Abigail Carroll, owner of the 6.8-acre Nonesuch Oysters farm in Scarborough, is approaching this summer with a trademark sense of Maine toughness. In her line of work, after all, adaptability is essential. “COVID ain’t nothing for a farmer,” she said. “Seven months before COVID we lost most of the summer to red tide. It seems like every year we have something, whether it’s a bad algae, die-off from the winter ice… To be honest, we got a little PPP money this year and it felt like a huge break for once.”

When asked about the anomalous shark attack last week and whether she worried how that might affect her operations—which by definition require her to be in the water tending to the oyster beds—Carroll seemed almost nonplussed. “Waters are warming, there’s no way around it. Climate change is happening,” she said. It’s almost like an influx of great whites is the least of her problems at this point. “My existential angst is what is going to happen in the fall.”

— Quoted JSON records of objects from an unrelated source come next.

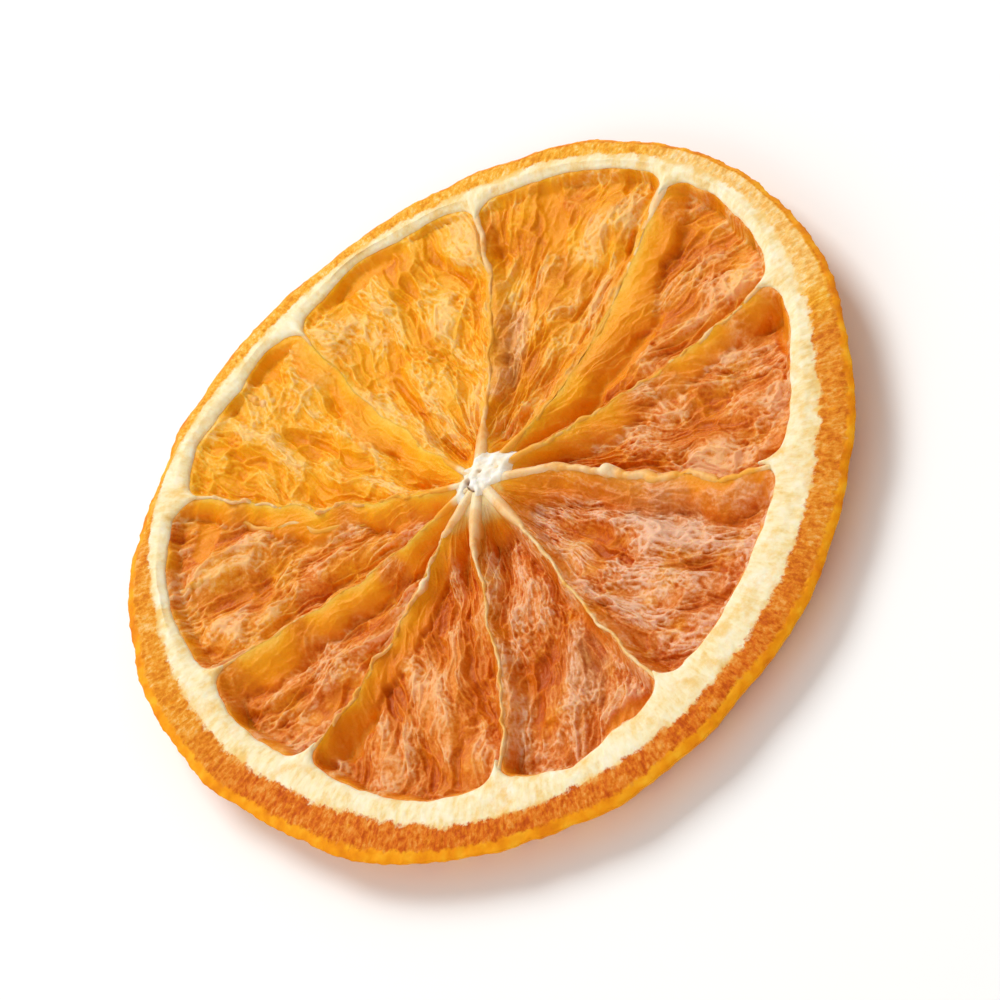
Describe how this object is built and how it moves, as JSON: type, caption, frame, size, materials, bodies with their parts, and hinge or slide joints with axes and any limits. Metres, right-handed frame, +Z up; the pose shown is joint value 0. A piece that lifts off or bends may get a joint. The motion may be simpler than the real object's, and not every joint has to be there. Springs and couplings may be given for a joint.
{
  "type": "dried orange slice",
  "caption": "Thin dried wheel of orange with its peel on, with sunken pulp between raised radial membranes, a pith core and a slightly warped rim.",
  "frame": {"origin": "under the middle of the slice's box, on the surface that it lies on", "axes": "+Z up through the wheel, from the underside to the shown cut face; -Y towards the viewer of the shown face"},
  "size_m": [0.0646, 0.0648, 0.0049],
  "materials": {
    "peel": "dried peel, matt with a faint waxy sheen",
    "pulp": "dried juice vesicles, wrinkled and softly glossy",
    "membrane": "dried membrane, smooth and translucent",
    "pith": "dried pith, matt and spongy"
  },
  "bodies": {
    "root": {"dried_orange_slice": "peel"}
  },
  "joints": []
}
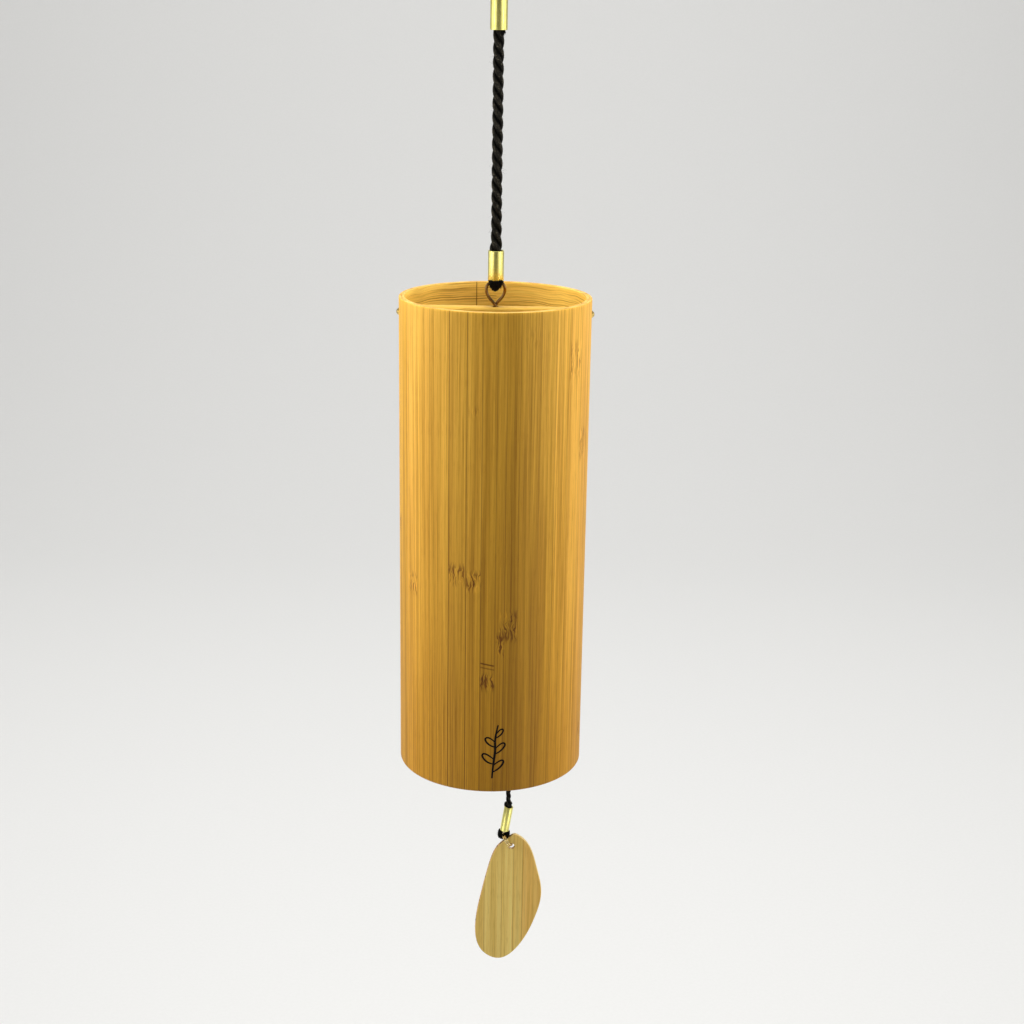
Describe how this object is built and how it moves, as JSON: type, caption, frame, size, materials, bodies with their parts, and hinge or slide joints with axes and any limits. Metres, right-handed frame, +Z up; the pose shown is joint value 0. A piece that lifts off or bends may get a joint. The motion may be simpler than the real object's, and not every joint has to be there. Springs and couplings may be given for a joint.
{
  "type": "wind chime",
  "caption": "Hanging wind chime: an open bamboo tube on a cord loop, with tuned steel tines inside, a clear striker disc and a small bamboo leaf below that catches the wind.",
  "frame": {"origin": "where a hook bears, inside the top of the hanging loop", "axes": "+Z up along the hanging cord, +X to the right along the crossbar, +Y to the back"},
  "size_m": [0.0654, 0.0636, 0.3813],
  "materials": {
    "black_cord": "three-strand twisted black cord, matt with a few loose fibres",
    "ferrule_brass": "drawn yellow brass tube, satin to bright",
    "nail_brass": "domed brass nail head, bright",
    "ring_brass": "round brass wire, bright",
    "bronze_wire": "darkened bronze wire, bent by hand",
    "bar_bamboo": "flat bamboo bar, sanded, light oil",
    "outer_bamboo": "carbonised bamboo veneer in narrow upright strips, satin oil",
    "inner_bamboo": "pale bamboo veneer with its grain running round the tube, bare",
    "leaf_bamboo": "thin pale bamboo, edge-glued strips, sanded edges",
    "plate_steel": "turned steel disc with fine circular tool marks",
    "tine_steel": "drawn steel rod, ground ends",
    "silver_braze": "silver braze, smooth and slightly dull",
    "clear_disc": "clear acrylic, polished edge"
  },
  "bodies": {
    "hanger": {"hanging_loop": "black_cord", "upper_ferrule": "ferrule_brass"},
    "hanging_cord": {"hanging_cord": "black_cord"},
    "eye_link": {"eye_ferrule": "ferrule_brass", "eye_cord_loop": "black_cord"},
    "chime": {"hanger_wire": "bronze_wire", "crossbar": "bar_bamboo", "outer_ply": "outer_bamboo", "inner_ply": "inner_bamboo", "side_nails": "nail_brass", "tine_plate": "plate_steel", "braze_fillets": "silver_braze", "tine_1": "tine_steel", "tine_2": "tine_steel", "tine_3": "tine_steel", "tine_4": "tine_steel", "tine_5": "tine_steel", "tine_6": "tine_steel", "tine_7": "tine_steel", "tine_8": "tine_steel"},
    "striker_link": {"striker_cord_loop": "black_cord", "striker_ferrule": "ferrule_brass"},
    "striker": {"striker_cord": "black_cord", "striker_disc": "clear_disc", "striker_knots": "black_cord"},
    "sail_cord": {"sail_cord": "black_cord"},
    "sail_link": {"sail_ferrule": "ferrule_brass", "sail_cord_loop": "black_cord"},
    "ring": {"split_ring": "ring_brass"},
    "sail": {"leaf": "leaf_bamboo"}
  },
  "joints": [
    {"name": "cord_swing", "type": "hinge", "parent": "hanger", "child": "hanging_cord", "pos_m": [0, 0, -0.047], "axis": [0, 1, 0], "range_deg": [-25, 25]},
    {"name": "cord_twist", "type": "hinge", "parent": "hanging_cord", "child": "eye_link", "pos_m": [0, 0, -0.11595], "axis": [0, 0, 1], "range_deg": [-180, 180]},
    {"name": "chime_swing", "type": "hinge", "parent": "eye_link", "child": "chime", "pos_m": [0, 0, -0.12744], "axis": [1, 0, 0], "range_deg": [-25, 25]},
    {"name": "striker_rock", "type": "hinge", "parent": "chime", "child": "striker_link", "pos_m": [0, 0, -0.1494], "axis": [1, 0, 0], "range_deg": [-4.5, 4.5]},
    {"name": "striker_swing", "type": "hinge", "parent": "striker_link", "child": "striker", "pos_m": [0.00046, 0, -0.16039], "axis": [0, -1, 0], "range_deg": [-9.4, 4.6]},
    {"name": "sail_cord_swing", "type": "hinge", "parent": "striker", "child": "sail_cord", "pos_m": [0.00194, 0, -0.19541], "axis": [0, -1, 0], "range_deg": [-4, 4]},
    {"name": "sail_twist", "type": "hinge", "parent": "sail_cord", "child": "sail_link", "pos_m": [0.00703, 0, -0.3158], "axis": [-0.0422, 0, 0.9991], "range_deg": [-180, 180]},
    {"name": "ring_swing", "type": "hinge", "parent": "sail_link", "child": "ring", "pos_m": [0.00534, 0, -0.32663], "axis": [0, -1, 0], "range_deg": [-60, 30]},
    {"name": "leaf_swing", "type": "hinge", "parent": "ring", "child": "sail", "pos_m": [0.00791, 0, -0.33109], "axis": [0, -1, 0], "range_deg": [-8, 8]}
  ]
}
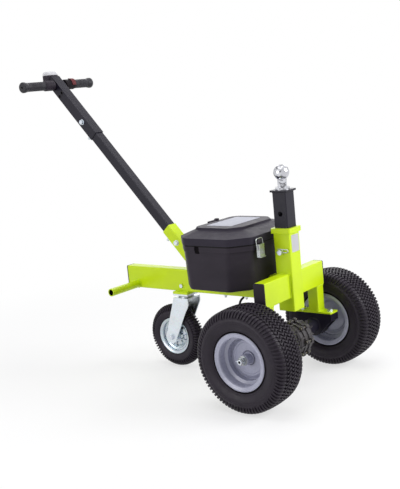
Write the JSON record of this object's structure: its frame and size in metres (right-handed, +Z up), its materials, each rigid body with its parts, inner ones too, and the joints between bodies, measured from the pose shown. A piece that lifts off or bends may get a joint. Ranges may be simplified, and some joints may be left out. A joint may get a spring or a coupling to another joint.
{
  "type": "electric trailer dolly",
  "caption": "Motorised trailer dolly with two pneumatic drive wheels, a rear caster, a battery box, a telescoping T-handle and a tow ball post.",
  "frame": {"origin": "on the floor, below the middle of the bounding box", "axes": "+X forward towards the ball post, +Y to the operator's left, +Z up"},
  "size_m": [1.2064, 0.6252, 1.1],
  "materials": {
    "green_paint": "gloss",
    "black_paint": "satin",
    "zinc_plate": "satin",
    "black_plastic": "fine grain",
    "cast_case": "rough",
    "tyre_rubber": "matte",
    "rim_paint": "satin",
    "chrome": "polished",
    "grip_rubber": "matte",
    "red_plastic": "gloss",
    "grey_plastic": "matte",
    "battery_case": "matte"
  },
  "bodies": {
    "frame": {"axle_bolts": "zinc_plate", "axle_brackets": "black_paint", "axle_housing": "black_paint", "axle_legs": "green_paint", "axle_plates": "green_paint", "ball_post_plate": "black_paint", "ball_post_tube": "black_paint", "batteries": "battery_case", "battery_box_base": "black_plastic", "beam_end_cap": "black_plastic", "beam_side_bolt": "zinc_plate", "box_bolts": "zinc_plate", "caster_mount_plate": "green_paint", "caster_top_plate": "zinc_plate", "cross_arm_end_caps": "black_plastic", "cross_arms": "green_paint", "drive_motor": "black_paint", "gear_case": "cast_case", "gear_case_bolts": "zinc_plate", "handle_lower_tube": "black_paint", "handle_socket": "green_paint", "hitch_pin": "zinc_plate", "hitch_pin_clip": "zinc_plate", "lid_hinge_ears": "black_plastic", "lid_hinge_pin": "zinc_plate", "main_beam": "green_paint", "mast": "green_paint", "mast_collar": "green_paint", "motor_cable": "grip_rubber", "rear_side_pipe": "green_paint", "socket_bolts": "zinc_plate", "tow_ball": "chrome"},
    "left_wheel": {"left_drive_tyre": "tyre_rubber", "left_drive_rim": "rim_paint", "left_half_shaft": "zinc_plate", "left_castle_nut": "zinc_plate"},
    "right_wheel": {"right_drive_tyre": "tyre_rubber", "right_drive_rim": "rim_paint", "right_half_shaft": "zinc_plate", "right_castle_nut": "zinc_plate"},
    "caster": {"caster_race": "zinc_plate", "caster_fork": "zinc_plate", "caster_axle": "zinc_plate"},
    "caster_wheel": {"caster_tyre": "tyre_rubber", "caster_rim": "zinc_plate"},
    "handle_top": {"handle_upper_tube": "black_paint", "upper_bolts": "zinc_plate", "handlebar": "black_paint", "right_grip": "grip_rubber", "left_grip": "grip_rubber", "throttle_sleeve": "black_plastic", "switch_sleeve": "black_plastic", "switch_button": "red_plastic", "control_head": "black_plastic", "control_head_cap": "grey_plastic"},
    "lid": {"battery_box_lid": "black_plastic", "lid_handle": "black_plastic", "latch_brackets": "black_plastic", "front_latches": "zinc_plate"}
  },
  "joints": [
    {"name": "left_wheel_spin", "type": "hinge", "parent": "frame", "child": "left_wheel", "pos_m": [0.434, 0.25, 0.165], "axis": [0, 1, 0], "continuous": true},
    {"name": "right_wheel_spin", "type": "hinge", "parent": "frame", "child": "right_wheel", "pos_m": [0.434, -0.25, 0.165], "axis": [0, 1, 0], "continuous": true},
    {"name": "caster_swivel", "type": "hinge", "parent": "frame", "child": "caster", "pos_m": [-0.007, 0, 0.26], "axis": [0, 0, 1], "continuous": true},
    {"name": "caster_wheel_spin", "type": "hinge", "parent": "caster", "child": "caster_wheel", "pos_m": [-0.067, 0, 0.115], "axis": [0, 1, 0], "continuous": true},
    {"name": "handle_telescope", "type": "slide", "parent": "frame", "child": "handle_top", "axis": [-0.673, 0, 0.7396], "range_m": [-0.08, 0.08]},
    {"name": "battery_lid_hinge", "type": "hinge", "parent": "frame", "child": "lid", "pos_m": [0.1, 0, 0.49], "axis": [0, -1, 0], "range_deg": [0, 100]}
  ]
}
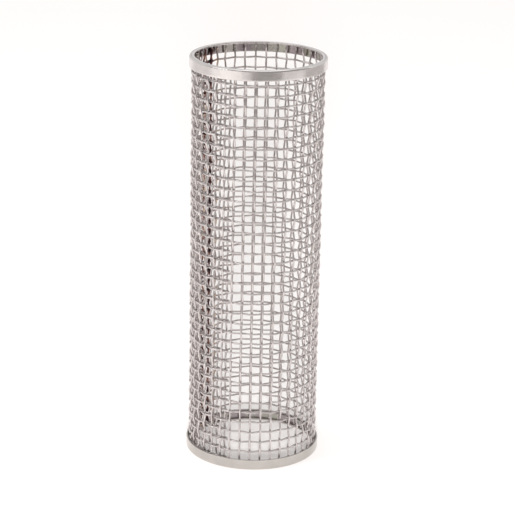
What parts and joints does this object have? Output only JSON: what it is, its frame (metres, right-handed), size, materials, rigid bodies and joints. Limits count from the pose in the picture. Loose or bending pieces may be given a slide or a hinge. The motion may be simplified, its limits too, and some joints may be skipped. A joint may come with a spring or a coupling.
{
  "type": "basket strainer screen",
  "caption": "Open-ended tubular strainer basket of square-mesh stainless wire cloth with a welded lap seam, held in a rolled steel band at each end.",
  "frame": {"origin": "centre of the lower rim, on the plane the basket stands on", "axes": "+Z along the basket's axis from the lower band to the upper one; +X and +Y across it, with the welded seam in the -X +Y quarter"},
  "size_m": [0.055, 0.055, 0.1665],
  "materials": {
    "end_band": "bright rolled stainless steel strip, lightly polished",
    "axial_wire": "bright drawn stainless steel wire",
    "hoop_wire": "bright drawn stainless steel wire",
    "seam_wire": "stainless steel wire with brown and straw heat tint from welding"
  },
  "bodies": {
    "root": {"top_band": "end_band", "bottom_band": "end_band", "axial_wire_01": "seam_wire", "axial_wire_02": "seam_wire", "axial_wire_03": "axial_wire", "axial_wire_04": "axial_wire", "axial_wire_05": "axial_wire", "axial_wire_06": "axial_wire", "axial_wire_07": "axial_wire", "axial_wire_08": "axial_wire", "axial_wire_09": "axial_wire", "axial_wire_10": "axial_wire", "axial_wire_11": "axial_wire", "axial_wire_12": "axial_wire", "axial_wire_13": "axial_wire", "axial_wire_14": "axial_wire", "axial_wire_15": "axial_wire", "axial_wire_16": "axial_wire", "axial_wire_17": "axial_wire", "axial_wire_18": "axial_wire", "axial_wire_19": "axial_wire", "axial_wire_20": "axial_wire", "axial_wire_21": "axial_wire", "axial_wire_22": "axial_wire", "axial_wire_23": "axial_wire", "axial_wire_24": "axial_wire", "axial_wire_25": "axial_wire", "axial_wire_26": "axial_wire", "axial_wire_27": "axial_wire", "axial_wire_28": "axial_wire", "axial_wire_29": "axial_wire", "axial_wire_30": "axial_wire", "axial_wire_31": "axial_wire", "axial_wire_32": "axial_wire", "axial_wire_33": "axial_wire", "axial_wire_34": "axial_wire", "axial_wire_35": "axial_wire", "axial_wire_36": "axial_wire", "axial_wire_37": "axial_wire", "axial_wire_38": "axial_wire", "axial_wire_39": "axial_wire", "axial_wire_40": "seam_wire", "axial_wire_41": "seam_wire", "hoop_wires_01": "hoop_wire", "hoop_wires_02": "hoop_wire", "hoop_wires_03": "hoop_wire", "hoop_wires_04": "hoop_wire", "hoop_wires_05": "hoop_wire", "hoop_wires_06": "hoop_wire", "hoop_wires_07": "hoop_wire", "hoop_wires_08": "hoop_wire", "hoop_wires_09": "hoop_wire", "hoop_wires_10": "hoop_wire", "hoop_wires_11": "hoop_wire", "hoop_wires_12": "hoop_wire", "hoop_wires_13": "hoop_wire"}
  },
  "joints": []
}
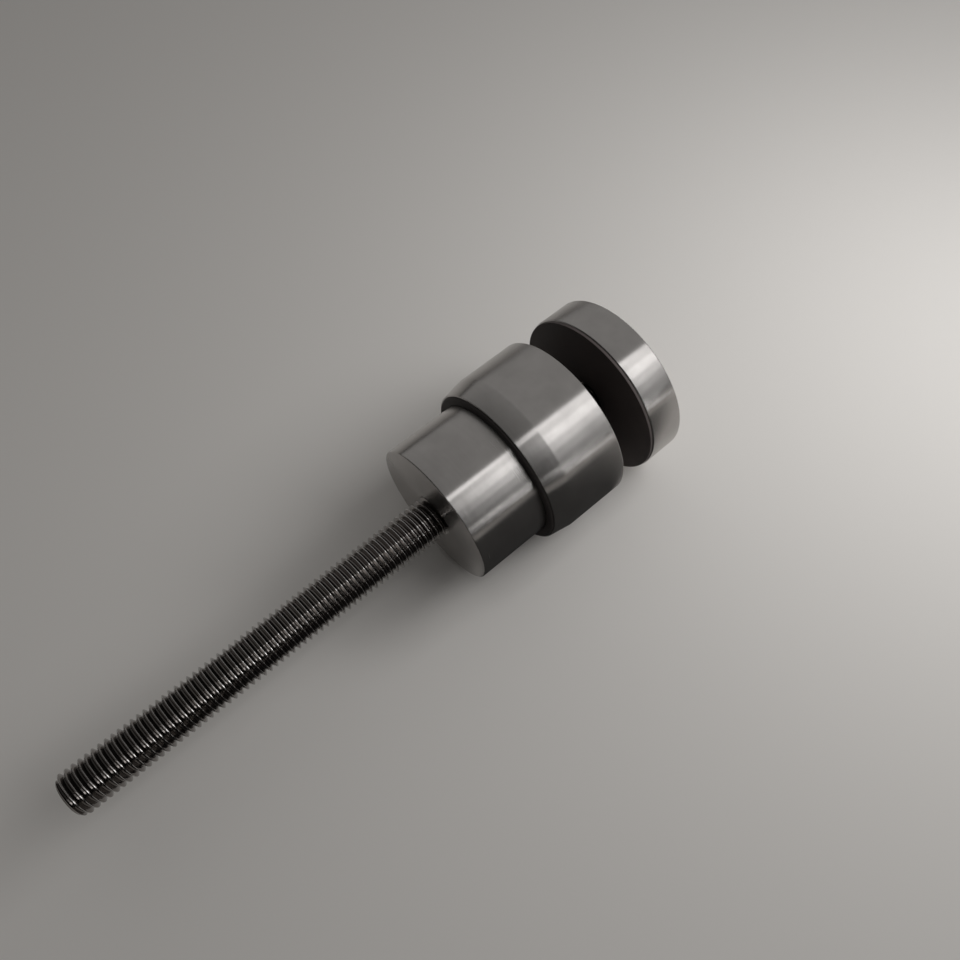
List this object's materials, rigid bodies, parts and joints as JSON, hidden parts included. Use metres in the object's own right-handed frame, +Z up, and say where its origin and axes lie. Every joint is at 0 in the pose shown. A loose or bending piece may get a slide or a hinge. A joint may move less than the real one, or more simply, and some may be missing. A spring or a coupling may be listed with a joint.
{
  "type": "glass panel standoff",
  "caption": "Turned steel standoff that holds a glass pane off a wall: threaded stud, base sleeve, tapered screw-on head, rubber seats and a clamping cap.",
  "frame": {"origin": "centre of the base's wall face, where the stud leaves it", "axes": "+X along the axis from the wall to the cap, +Z up, the stud runs into the wall along -X"},
  "size_m": [0.1781, 0.05, 0.05],
  "materials": {
    "satin_steel": "satin, fine turned grain",
    "thread_steel": "rolled thread, half bright",
    "black_rubber": "matte",
    "black_plastic": "matte"
  },
  "bodies": {
    "base": {"base": "satin_steel", "stud": "thread_steel"},
    "ring": {"seal_ring": "black_rubber"},
    "head": {"head": "satin_steel", "head_gasket": "black_rubber", "glass_bush": "black_plastic"},
    "pad": {"cap_gasket": "black_rubber"},
    "cap": {"cap": "satin_steel", "cap_screw": "thread_steel"}
  },
  "joints": [
    {"name": "head_advance", "type": "slide", "parent": "base", "child": "ring", "axis": [1, 0, 0], "range_m": [-0.003, 0.0015]},
    {"name": "head_turn", "type": "hinge", "parent": "ring", "child": "head", "pos_m": [0.034, 0, 0], "axis": [1, 0, 0], "range_deg": [-720, 360]},
    {"name": "cap_advance", "type": "slide", "parent": "head", "child": "pad", "axis": [1, 0, 0], "range_m": [-0.0015, 0.009]},
    {"name": "cap_turn", "type": "hinge", "parent": "pad", "child": "cap", "pos_m": [0.0628, 0, 0], "axis": [1, 0, 0], "range_deg": [-360, 2160]}
  ],
  "couplings": [
    {"joint": "head_advance", "follows": "head_turn", "m_per_rad": 0.00023873},
    {"joint": "cap_advance", "follows": "cap_turn", "m_per_rad": 0.00023873}
  ]
}
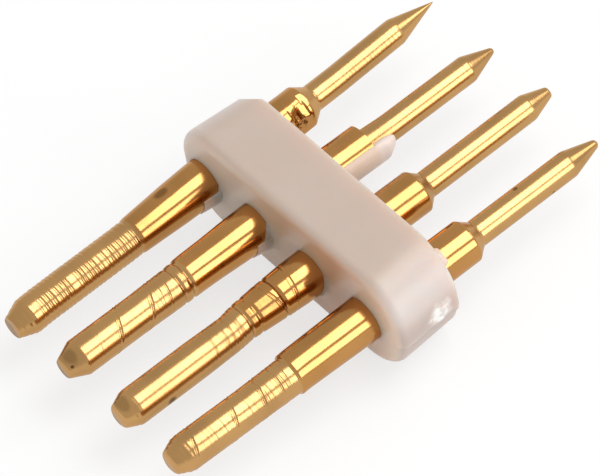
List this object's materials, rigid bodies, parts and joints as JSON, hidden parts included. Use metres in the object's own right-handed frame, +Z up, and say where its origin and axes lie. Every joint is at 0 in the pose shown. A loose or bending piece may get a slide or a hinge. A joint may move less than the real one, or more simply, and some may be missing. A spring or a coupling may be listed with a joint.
{
  "type": "led strip connector",
  "caption": "Needle connector for a light strip: turned brass pins, blunt at one end and pointed at the other, moulded through an off-white plastic bar with rounded ends.",
  "frame": {"origin": "middle of the bar's flat underside", "axes": "+X along the bar, +Y along the pins towards their pointed ends, +Z up from the underside"},
  "size_m": [0.0124, 0.0206, 0.0047],
  "materials": {
    "brass": "polished",
    "nylon": "satin"
  },
  "bodies": {
    "root": {"insulator_bar": "nylon", "pin_1": "brass", "pin_2": "brass", "pin_3": "brass", "pin_4": "brass"}
  },
  "joints": []
}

Alongside countless other oysters farmers and fishermen up and down the Maine coast, Carroll has been able to maintain normalcy—to a degree—thanks to outside dining. “Based on my orders, it’s almost like Kennebunkport is kind of alive and well,” she said. “The million dollar question is what’s going to happen in the fall. We’re trying to ramp up our [e-commerce] home orders, but there are big variables and big unknowns.”

Others in the area are more optimistic. At the White Barn Inn, Auberge Resorts Collection in Kennebunk, general manager Daniel Braun shared that August 2019 was a very strong month for sales, and that August 2020 is on track to exceed it by 15 percent. While there have been fewer visitors from Massachusetts, the property has experienced a “strong increase among New York and tri-state” visitors. The property’s range of barns and cottages, many with private entrances, lend themselves to privacy and reduced contact between guests. Braun attributes the White Barn Inn’s successful summer to a recent property-wide renovation, the addition of a Little Barn casual restaurant so guests don’t need to leave the property for meals, as well as expanded poolside food and beverage service. It’s been such a popular summer for the property, that not even the shark attack has deterred guests. “It hasn’t seemed to prevent people from visiting the beach and enjoying the water,” said Braun. “It really was such a rare and unexpected accident.”

Indeed, last week’s shark attack was a relative blip in a year of rare and unexpected accidents. But wherever businesses fall on the spectrum between calamity and normalcy this summer, the general sense is that the true test will arrive this fall

That’s when a second wave of COVID-19 cases is expected to coincide with flu season. Plus, a drop in temperature means fewer out-of-state visitors and a death-knell to the outdoor dining which has saved so many of the state’s restaurants. Until then, Mainers will have to await whatever fresh hell these final weeks of summer 2020 brings their way.